AZcachemeister-"Indeed you are correct, there are TWO POINTS that are XXX distance from a given waypoint along a given latitude line."

Not totally correct. If the longitude of the point you're looking for at XXX distance is the same as the original waypoint's longitude, the latitude line you draw will be tangent to the circle and there will be a unique point. The 2 cases this will happen is when the points are either directly north (0°) or directly south (180°)of the original.

[+RobDJr]

Isn't another issue with the situation as described by the OP the fact that two points legitimately meet the criteria?

 

GOOD CATCH!

 

Indeed you are correct, there are TWO POINTS that are XXX distance from a given waypoint along a given latitude line.

 

This is going to take a lot more walking than I thought...

Hey hey HEY! I said it first!

 

I was aware that there could be a unique solution, but I discounted that for a projection puzzle because it would simply be a solution of "walk this many feet north or south".

 

As long as the location of the final wasn't a needle in a haystack type rock field or something similar, I think would be fairly comfortable with the error introduced by simply projecting waypoints in the field using my unit. I can imagine, for hiding, one would want to be more accurate.

 

I've found that, for projecting up to a thousand feet, in my experience the error is negligible as far as searching is considered. So at what point would the error go beyond what would be considered reasonable?

[AZcachemeister]

AZcachemeister-"Indeed you are correct, there are TWO POINTS that are XXX distance from a given waypoint along a given latitude line."

Not totally correct. If the longitude of the point you're looking for at XXX distance is the same as the original waypoint's longitude, the latitude line you draw will be tangent to the circle and there will be a unique point. The 2 cases this will happen is when the points are either directly north (0°) or directly south (180°)of the original.

 

A possibility I hadn't considered, but certainly could be the case.

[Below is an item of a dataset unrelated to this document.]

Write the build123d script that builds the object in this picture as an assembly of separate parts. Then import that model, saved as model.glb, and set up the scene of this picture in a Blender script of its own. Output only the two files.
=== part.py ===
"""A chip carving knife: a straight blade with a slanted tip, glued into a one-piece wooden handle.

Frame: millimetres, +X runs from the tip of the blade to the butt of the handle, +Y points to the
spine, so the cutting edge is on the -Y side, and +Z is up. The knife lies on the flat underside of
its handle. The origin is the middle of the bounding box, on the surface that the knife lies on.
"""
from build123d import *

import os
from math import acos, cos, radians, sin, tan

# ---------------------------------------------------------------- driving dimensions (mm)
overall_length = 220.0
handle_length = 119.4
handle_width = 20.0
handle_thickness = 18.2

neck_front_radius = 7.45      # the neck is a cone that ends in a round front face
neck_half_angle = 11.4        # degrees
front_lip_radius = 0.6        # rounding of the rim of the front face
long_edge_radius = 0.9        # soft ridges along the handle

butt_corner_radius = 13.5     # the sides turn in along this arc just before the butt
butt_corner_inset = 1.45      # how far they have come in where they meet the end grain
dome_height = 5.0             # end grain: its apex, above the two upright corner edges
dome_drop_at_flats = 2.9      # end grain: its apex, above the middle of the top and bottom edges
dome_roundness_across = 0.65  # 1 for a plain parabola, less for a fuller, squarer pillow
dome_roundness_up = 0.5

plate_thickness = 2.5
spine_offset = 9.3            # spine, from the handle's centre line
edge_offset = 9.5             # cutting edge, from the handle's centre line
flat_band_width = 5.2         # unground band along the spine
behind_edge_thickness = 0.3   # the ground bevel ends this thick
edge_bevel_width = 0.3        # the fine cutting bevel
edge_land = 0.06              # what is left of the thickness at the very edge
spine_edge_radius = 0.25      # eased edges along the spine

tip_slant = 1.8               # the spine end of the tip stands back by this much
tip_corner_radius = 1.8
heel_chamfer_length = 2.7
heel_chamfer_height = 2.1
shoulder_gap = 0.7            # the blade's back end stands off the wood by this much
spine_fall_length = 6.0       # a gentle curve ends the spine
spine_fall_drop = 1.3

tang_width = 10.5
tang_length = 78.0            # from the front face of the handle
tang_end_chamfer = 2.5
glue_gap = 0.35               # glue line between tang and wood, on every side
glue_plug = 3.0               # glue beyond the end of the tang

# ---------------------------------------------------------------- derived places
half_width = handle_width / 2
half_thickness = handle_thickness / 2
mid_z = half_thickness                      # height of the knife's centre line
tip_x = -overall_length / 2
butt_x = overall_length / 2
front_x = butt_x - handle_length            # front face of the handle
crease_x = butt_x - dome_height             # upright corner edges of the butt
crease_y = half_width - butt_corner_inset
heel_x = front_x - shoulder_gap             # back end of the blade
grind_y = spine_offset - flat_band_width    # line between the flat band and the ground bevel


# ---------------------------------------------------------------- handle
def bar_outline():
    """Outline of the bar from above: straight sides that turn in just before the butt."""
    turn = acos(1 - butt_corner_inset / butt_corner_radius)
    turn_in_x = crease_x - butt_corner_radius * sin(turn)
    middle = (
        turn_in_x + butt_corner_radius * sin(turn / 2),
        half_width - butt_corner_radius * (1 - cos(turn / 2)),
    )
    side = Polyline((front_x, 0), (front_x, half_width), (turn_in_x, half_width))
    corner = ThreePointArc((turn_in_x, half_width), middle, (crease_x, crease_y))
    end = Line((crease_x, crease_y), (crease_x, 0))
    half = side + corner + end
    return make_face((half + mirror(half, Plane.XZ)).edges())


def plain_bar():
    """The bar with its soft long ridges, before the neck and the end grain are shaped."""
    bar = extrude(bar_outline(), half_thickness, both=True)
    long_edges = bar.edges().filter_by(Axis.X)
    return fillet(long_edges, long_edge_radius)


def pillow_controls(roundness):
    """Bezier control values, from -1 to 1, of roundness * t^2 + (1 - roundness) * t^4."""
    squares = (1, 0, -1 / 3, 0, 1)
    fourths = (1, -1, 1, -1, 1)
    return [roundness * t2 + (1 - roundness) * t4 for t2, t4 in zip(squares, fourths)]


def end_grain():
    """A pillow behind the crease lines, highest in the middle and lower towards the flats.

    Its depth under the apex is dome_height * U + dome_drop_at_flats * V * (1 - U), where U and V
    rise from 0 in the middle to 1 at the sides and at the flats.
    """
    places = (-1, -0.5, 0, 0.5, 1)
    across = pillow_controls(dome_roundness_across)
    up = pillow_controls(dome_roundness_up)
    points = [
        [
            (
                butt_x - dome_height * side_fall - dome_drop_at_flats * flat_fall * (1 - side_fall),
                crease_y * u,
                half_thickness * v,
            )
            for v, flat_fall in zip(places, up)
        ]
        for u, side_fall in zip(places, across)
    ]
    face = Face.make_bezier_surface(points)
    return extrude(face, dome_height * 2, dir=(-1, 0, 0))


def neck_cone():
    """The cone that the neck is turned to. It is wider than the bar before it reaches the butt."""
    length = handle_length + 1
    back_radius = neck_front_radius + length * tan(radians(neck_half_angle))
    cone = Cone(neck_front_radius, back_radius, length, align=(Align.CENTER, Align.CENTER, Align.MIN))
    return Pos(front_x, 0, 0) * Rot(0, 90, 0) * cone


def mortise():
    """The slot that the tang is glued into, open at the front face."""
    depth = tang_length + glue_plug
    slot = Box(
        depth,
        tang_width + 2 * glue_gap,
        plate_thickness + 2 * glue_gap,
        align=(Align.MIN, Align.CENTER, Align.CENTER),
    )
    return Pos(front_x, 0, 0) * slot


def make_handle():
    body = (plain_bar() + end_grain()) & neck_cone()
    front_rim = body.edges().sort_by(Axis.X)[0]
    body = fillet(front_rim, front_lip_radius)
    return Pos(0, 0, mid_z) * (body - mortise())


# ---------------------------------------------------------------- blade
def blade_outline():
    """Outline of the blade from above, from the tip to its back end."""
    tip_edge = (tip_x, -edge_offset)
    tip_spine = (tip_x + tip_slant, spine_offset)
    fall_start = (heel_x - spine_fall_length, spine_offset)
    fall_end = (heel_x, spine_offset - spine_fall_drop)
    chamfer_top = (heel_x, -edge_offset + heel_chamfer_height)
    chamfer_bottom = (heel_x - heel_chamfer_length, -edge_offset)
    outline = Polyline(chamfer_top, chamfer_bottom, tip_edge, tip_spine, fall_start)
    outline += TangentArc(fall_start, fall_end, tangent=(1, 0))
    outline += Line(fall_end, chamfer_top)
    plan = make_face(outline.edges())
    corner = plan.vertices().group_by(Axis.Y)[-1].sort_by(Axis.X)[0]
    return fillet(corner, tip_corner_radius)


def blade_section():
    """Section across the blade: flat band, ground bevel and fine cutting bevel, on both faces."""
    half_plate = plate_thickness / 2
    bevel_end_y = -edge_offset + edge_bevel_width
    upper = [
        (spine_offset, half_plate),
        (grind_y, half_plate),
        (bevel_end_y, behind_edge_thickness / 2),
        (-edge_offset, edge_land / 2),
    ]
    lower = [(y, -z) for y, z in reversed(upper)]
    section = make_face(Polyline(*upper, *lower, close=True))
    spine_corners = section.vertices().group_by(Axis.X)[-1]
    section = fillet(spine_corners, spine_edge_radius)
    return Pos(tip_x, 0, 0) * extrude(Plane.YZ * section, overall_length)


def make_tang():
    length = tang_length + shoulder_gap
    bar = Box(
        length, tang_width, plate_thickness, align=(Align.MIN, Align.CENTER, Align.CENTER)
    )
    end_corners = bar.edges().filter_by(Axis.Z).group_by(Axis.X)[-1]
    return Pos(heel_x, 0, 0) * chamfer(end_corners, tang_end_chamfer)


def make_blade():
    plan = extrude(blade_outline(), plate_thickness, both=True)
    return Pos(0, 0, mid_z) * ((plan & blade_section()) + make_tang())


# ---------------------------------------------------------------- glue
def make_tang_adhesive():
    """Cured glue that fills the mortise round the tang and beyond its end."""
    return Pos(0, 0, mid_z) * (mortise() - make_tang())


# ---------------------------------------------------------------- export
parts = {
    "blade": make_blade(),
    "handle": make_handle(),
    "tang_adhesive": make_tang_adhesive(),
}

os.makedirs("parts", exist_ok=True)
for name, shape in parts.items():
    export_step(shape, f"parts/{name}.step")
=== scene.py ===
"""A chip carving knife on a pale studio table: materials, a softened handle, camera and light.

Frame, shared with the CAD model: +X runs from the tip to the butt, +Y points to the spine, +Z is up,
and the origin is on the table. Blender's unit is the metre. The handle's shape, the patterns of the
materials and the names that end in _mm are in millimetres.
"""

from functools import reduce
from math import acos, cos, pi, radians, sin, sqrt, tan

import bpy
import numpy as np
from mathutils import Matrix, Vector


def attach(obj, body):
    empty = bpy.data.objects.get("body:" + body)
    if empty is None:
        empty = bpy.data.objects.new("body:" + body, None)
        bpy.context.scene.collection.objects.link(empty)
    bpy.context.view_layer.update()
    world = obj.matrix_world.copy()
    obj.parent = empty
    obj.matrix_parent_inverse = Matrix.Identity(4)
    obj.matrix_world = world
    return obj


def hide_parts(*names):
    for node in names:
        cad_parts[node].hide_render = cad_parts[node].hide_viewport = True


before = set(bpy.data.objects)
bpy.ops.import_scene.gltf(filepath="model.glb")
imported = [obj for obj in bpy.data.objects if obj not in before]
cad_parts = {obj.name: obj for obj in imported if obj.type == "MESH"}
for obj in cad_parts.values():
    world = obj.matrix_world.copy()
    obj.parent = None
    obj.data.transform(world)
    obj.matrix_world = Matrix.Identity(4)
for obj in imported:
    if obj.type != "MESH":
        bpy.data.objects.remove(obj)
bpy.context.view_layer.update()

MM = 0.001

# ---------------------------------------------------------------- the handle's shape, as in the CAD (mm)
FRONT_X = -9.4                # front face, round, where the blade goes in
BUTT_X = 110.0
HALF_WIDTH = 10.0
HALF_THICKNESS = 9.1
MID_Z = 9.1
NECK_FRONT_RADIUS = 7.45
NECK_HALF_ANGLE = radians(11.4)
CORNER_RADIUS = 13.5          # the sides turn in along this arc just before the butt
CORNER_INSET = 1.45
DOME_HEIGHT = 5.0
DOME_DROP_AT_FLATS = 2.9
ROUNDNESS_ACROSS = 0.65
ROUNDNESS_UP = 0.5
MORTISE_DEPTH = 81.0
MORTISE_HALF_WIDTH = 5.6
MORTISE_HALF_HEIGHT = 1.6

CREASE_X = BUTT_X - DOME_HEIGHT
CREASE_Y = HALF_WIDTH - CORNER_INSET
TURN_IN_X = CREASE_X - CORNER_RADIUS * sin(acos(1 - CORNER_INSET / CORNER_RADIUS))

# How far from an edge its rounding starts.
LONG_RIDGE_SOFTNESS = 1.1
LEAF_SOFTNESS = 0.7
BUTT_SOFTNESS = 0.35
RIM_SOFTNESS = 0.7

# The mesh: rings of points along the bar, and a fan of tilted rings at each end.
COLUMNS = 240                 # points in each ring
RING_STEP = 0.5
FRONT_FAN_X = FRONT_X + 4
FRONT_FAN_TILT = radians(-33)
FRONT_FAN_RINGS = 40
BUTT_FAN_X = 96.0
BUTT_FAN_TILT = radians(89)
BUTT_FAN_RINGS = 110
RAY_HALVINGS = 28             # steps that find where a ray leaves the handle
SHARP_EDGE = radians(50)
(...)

Perhaps this is how the CO got around the 'bad puzzle design' problem?

 

 

Hey hey HEY! I said it first!

 

I was aware that there could be a unique solution, but I discounted that for a projection puzzle because it would simply be a solution of "walk this many feet north or south".

 

As long as the location of the final wasn't a needle in a haystack type rock field or something similar, I think would be fairly comfortable with the error introduced by simply projecting waypoints in the field using my unit. I can imagine, for hiding, one would want to be more accurate.

 

I've found that, for projecting up to a thousand feet, in my experience the error is negligible as far as searching is considered. So at what point would the error go beyond what would be considered reasonable?

 

Oops! How did I miss seeing that? My apologies!

 

I've not seen a local projection that was more than a couple tenths of a mile...walking distance.

I do recall reading about a cache that required a projection of 20-30 miles. If I recall correctly it was somewhere in So Cal, the final was up in the Sierras...not a lot of finders.

[+niraD]

I've not seen a local projection that was more than a couple tenths of a mile...walking distance.

I do recall reading about a cache that required a projection of 20-30 miles. If I recall correctly it was somewhere in So Cal, the final was up in the Sierras...not a lot of finders.

There used to be a nearby mystery/puzzle cache that required you to find the point where two projected lines intersected. The reference points for the projections were a few miles away, which was far enough that you really needed to use an accurate projection algorithm.